Additionally, U.S. application Ser. No. 14/292,583 is a division of U.S. patent application Ser. No. 13/542,627, filed Jul. 5, 2012, now U.S. Pat. No. 9,582,006, entitled “Systems and Methods for Semi-Autonomous Convoying of Vehicles”, which is incorporated by reference herein in its entirety for all purposes, and which in turn also claims the benefit of U.S. Prov. Appn. Ser. No. 61/505,076, filed on Jul. 6, 2011.
BACKGROUNDThe present invention relates to systems and methods for enabling vehicles to closely follow one another through partial automation. Following closely behind another vehicle has significant fuel savings benefits, but is generally unsafe when done manually by the driver. On the opposite end of the spectrum, fully autonomous solutions require inordinate amounts of technology, and a level of robustness that is currently not cost effective.
Currently the longitudinal motion of vehicles is controlled during normal driving either manually or by convenience systems, and during rare emergencies it may be controlled by active safety systems.
Convenience systems, such as adaptive cruise control, control the speed of the vehicle to make it more pleasurable or relaxing for the driver, by partially automating the driving task. These systems use range sensors and vehicle sensors to then control the speed to maintain a constant headway to the leading vehicle. In general these systems provide zero added safety, and do not have full control authority over the vehicle (in terms of being able to fully brake or accelerate) but they do make the driving task easier, which is welcomed by the driver.

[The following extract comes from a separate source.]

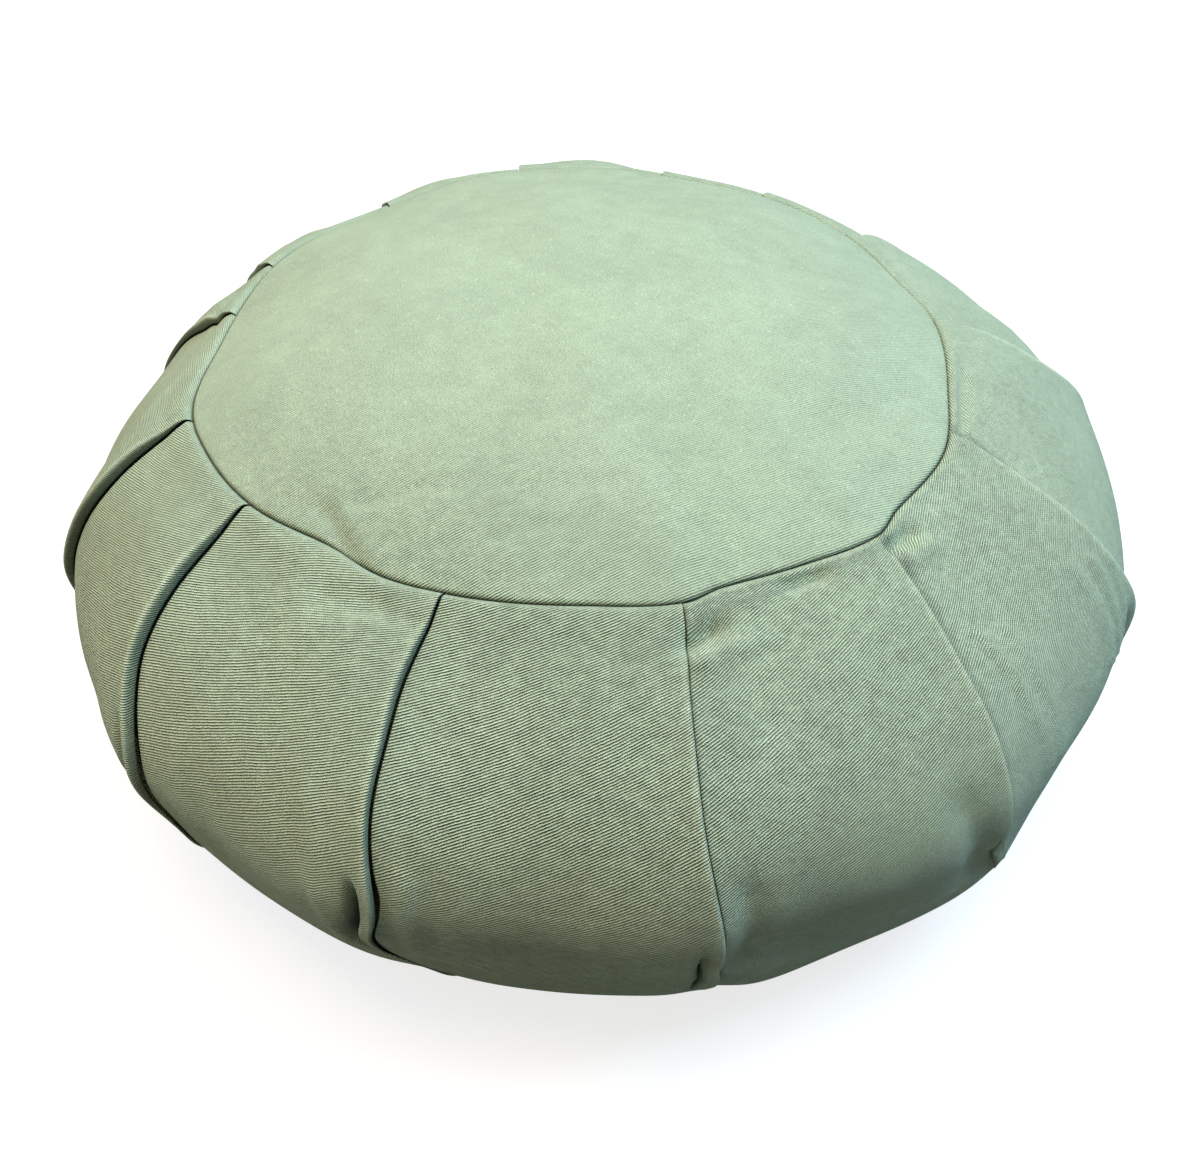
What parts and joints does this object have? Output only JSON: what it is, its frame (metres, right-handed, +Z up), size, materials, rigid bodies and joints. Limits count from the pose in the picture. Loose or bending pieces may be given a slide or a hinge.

Some safety systems try to actively prevent accidents, by braking the vehicle automatically (without driver input), or assisting the driver in braking the vehicle, to avoid a collision. These systems generally add zero convenience, and are only used in emergency situations, but they are able to fully control the longitudinal motion of the vehicle.
Manual control by a driver is lacking in capability compared to even the current systems, in several ways. First, a manual driver cannot safely maintain a close following distance. In fact, the types of distance to get any measurable gain results in an unsafe condition, risking a costly and destructive accident. Second, the manual driver is not as reliable at maintaining a constant headway as an automated system. Third, a manual driver when trying to maintain a constant headway has rapid and large changes in command (accelerator pedal position for example) that result in a loss of efficiency.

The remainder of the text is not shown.